# Dataset:
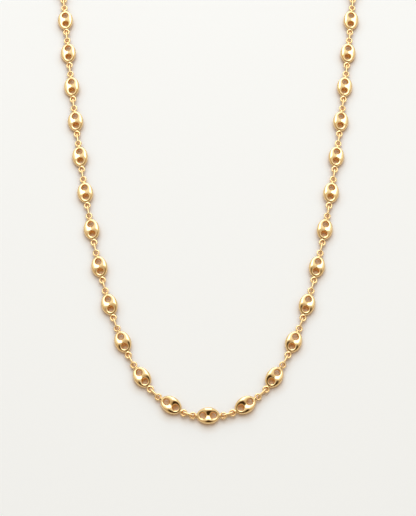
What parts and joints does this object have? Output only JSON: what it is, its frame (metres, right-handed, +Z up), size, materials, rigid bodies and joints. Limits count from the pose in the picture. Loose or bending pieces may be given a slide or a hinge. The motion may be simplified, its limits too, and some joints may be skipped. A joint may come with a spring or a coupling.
{
  "type": "puff link necklace",
  "caption": "Closed necklace chain of domed oval links pierced by round holes, joined by small upright oval links, with a plain hook clasp and an end ring at the back.",
  "frame": {"origin": "middle of the footprint of the closed necklace, on the surface that it lies on", "axes": "+Z up from the surface, +Y from the middle link at the front of the loop to the clasp at the back, +X across the loop"},
  "size_m": [0.0964, 0.183, 0.0021],
  "materials": {
    "puff_gold": "mirror polished yellow gold",
    "link_gold": "polished yellow gold wire",
    "clasp_gold": "polished yellow gold"
  },
  "bodies": {
    "root": {"puff_link_01": "puff_gold", "puff_link_02": "puff_gold", "puff_link_03": "puff_gold", "puff_link_04": "puff_gold", "puff_link_05": "puff_gold", "puff_link_06": "puff_gold", "puff_link_07": "puff_gold", "puff_link_08": "puff_gold", "puff_link_09": "puff_gold", "puff_link_10": "puff_gold", "puff_link_11": "puff_gold", "puff_link_12": "puff_gold", "puff_link_13": "puff_gold", "puff_link_14": "puff_gold", "puff_link_15": "puff_gold", "puff_link_16": "puff_gold", "puff_link_17": "puff_gold", "puff_link_18": "puff_gold", "puff_link_19": "puff_gold", "puff_link_20": "puff_gold", "puff_link_21": "puff_gold", "puff_link_22": "puff_gold", "puff_link_23": "puff_gold", "puff_link_24": "puff_gold", "puff_link_25": "puff_gold", "puff_link_26": "puff_gold", "puff_link_27": "puff_gold", "puff_link_28": "puff_gold", "puff_link_29": "puff_gold", "puff_link_30": "puff_gold", "puff_link_31": "puff_gold", "puff_link_32": "puff_gold", "puff_link_33": "puff_gold", "puff_link_34": "puff_gold", "puff_link_35": "puff_gold", "puff_link_36": "puff_gold", "puff_link_37": "puff_gold", "small_links": "link_gold", "clasp": "clasp_gold", "end_ring": "clasp_gold"}
  },
  "joints": []
}
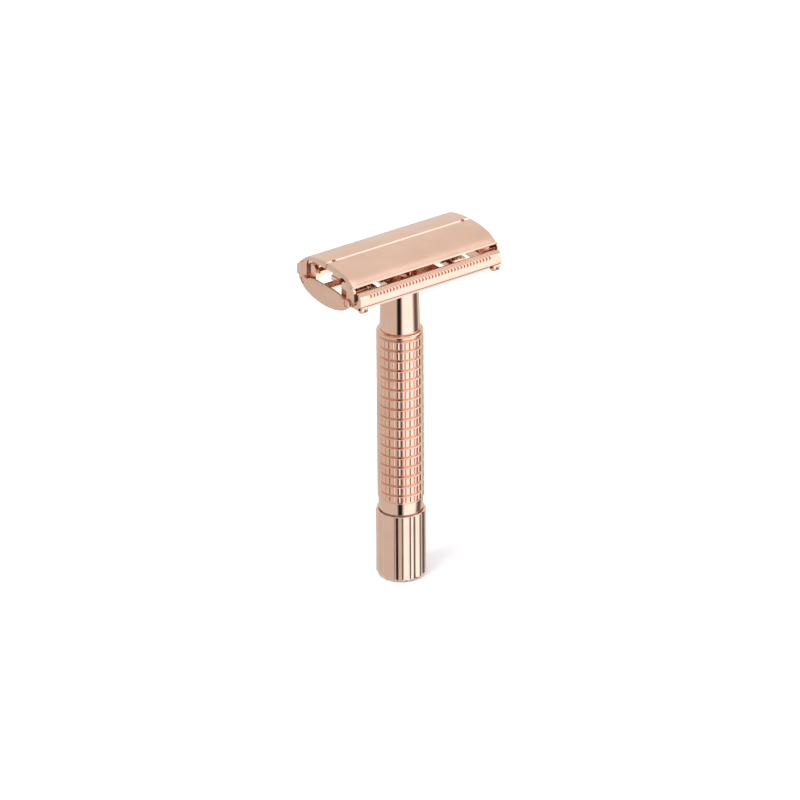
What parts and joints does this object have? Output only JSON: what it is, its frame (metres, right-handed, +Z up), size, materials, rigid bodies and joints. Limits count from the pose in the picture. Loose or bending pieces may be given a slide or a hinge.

# Aim:
Return all of the above records exactly, leaving no line out.

# Exercise output:
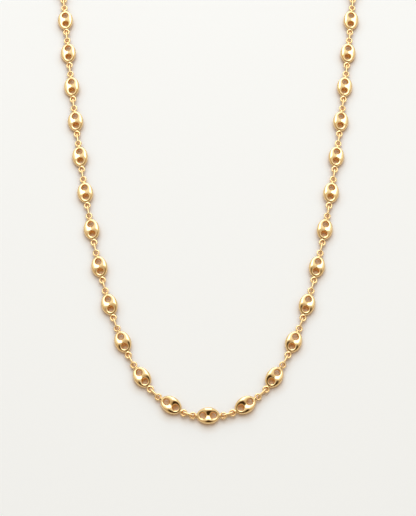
What parts and joints does this object have? Output only JSON: what it is, its frame (metres, right-handed, +Z up), size, materials, rigid bodies and joints. Limits count from the pose in the picture. Loose or bending pieces may be given a slide or a hinge. The motion may be simplified, its limits too, and some joints may be skipped. A joint may come with a spring or a coupling.
{
  "type": "puff link necklace",
  "caption": "Closed necklace chain of domed oval links pierced by round holes, joined by small upright oval links, with a plain hook clasp and an end ring at the back.",
  "frame": {"origin": "middle of the footprint of the closed necklace, on the surface that it lies on", "axes": "+Z up from the surface, +Y from the middle link at the front of the loop to the clasp at the back, +X across the loop"},
  "size_m": [0.0964, 0.183, 0.0021],
  "materials": {
    "puff_gold": "mirror polished yellow gold",
    "link_gold": "polished yellow gold wire",
    "clasp_gold": "polished yellow gold"
  },
  "bodies": {
    "root": {"puff_link_01": "puff_gold", "puff_link_02": "puff_gold", "puff_link_03": "puff_gold", "puff_link_04": "puff_gold", "puff_link_05": "puff_gold", "puff_link_06": "puff_gold", "puff_link_07": "puff_gold", "puff_link_08": "puff_gold", "puff_link_09": "puff_gold", "puff_link_10": "puff_gold", "puff_link_11": "puff_gold", "puff_link_12": "puff_gold", "puff_link_13": "puff_gold", "puff_link_14": "puff_gold", "puff_link_15": "puff_gold", "puff_link_16": "puff_gold", "puff_link_17": "puff_gold", "puff_link_18": "puff_gold", "puff_link_19": "puff_gold", "puff_link_20": "puff_gold", "puff_link_21": "puff_gold", "puff_link_22": "puff_gold", "puff_link_23": "puff_gold", "puff_link_24": "puff_gold", "puff_link_25": "puff_gold", "puff_link_26": "puff_gold", "puff_link_27": "puff_gold", "puff_link_28": "puff_gold", "puff_link_29": "puff_gold", "puff_link_30": "puff_gold", "puff_link_31": "puff_gold", "puff_link_32": "puff_gold", "puff_link_33": "puff_gold", "puff_link_34": "puff_gold", "puff_link_35": "puff_gold", "puff_link_36": "puff_gold", "puff_link_37": "puff_gold", "small_links": "link_gold", "clasp": "clasp_gold", "end_ring": "clasp_gold"}
  },
  "joints": []
}
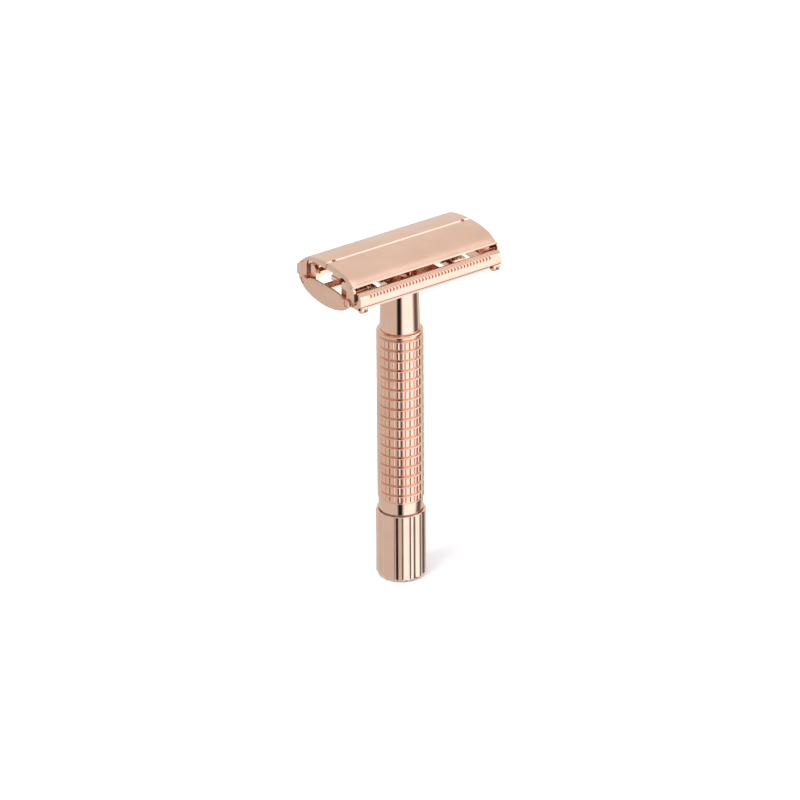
What parts and joints does this object have? Output only JSON: what it is, its frame (metres, right-handed, +Z up), size, materials, rigid bodies and joints. Limits count from the pose in the picture. Loose or bending pieces may be given a slide or a hinge.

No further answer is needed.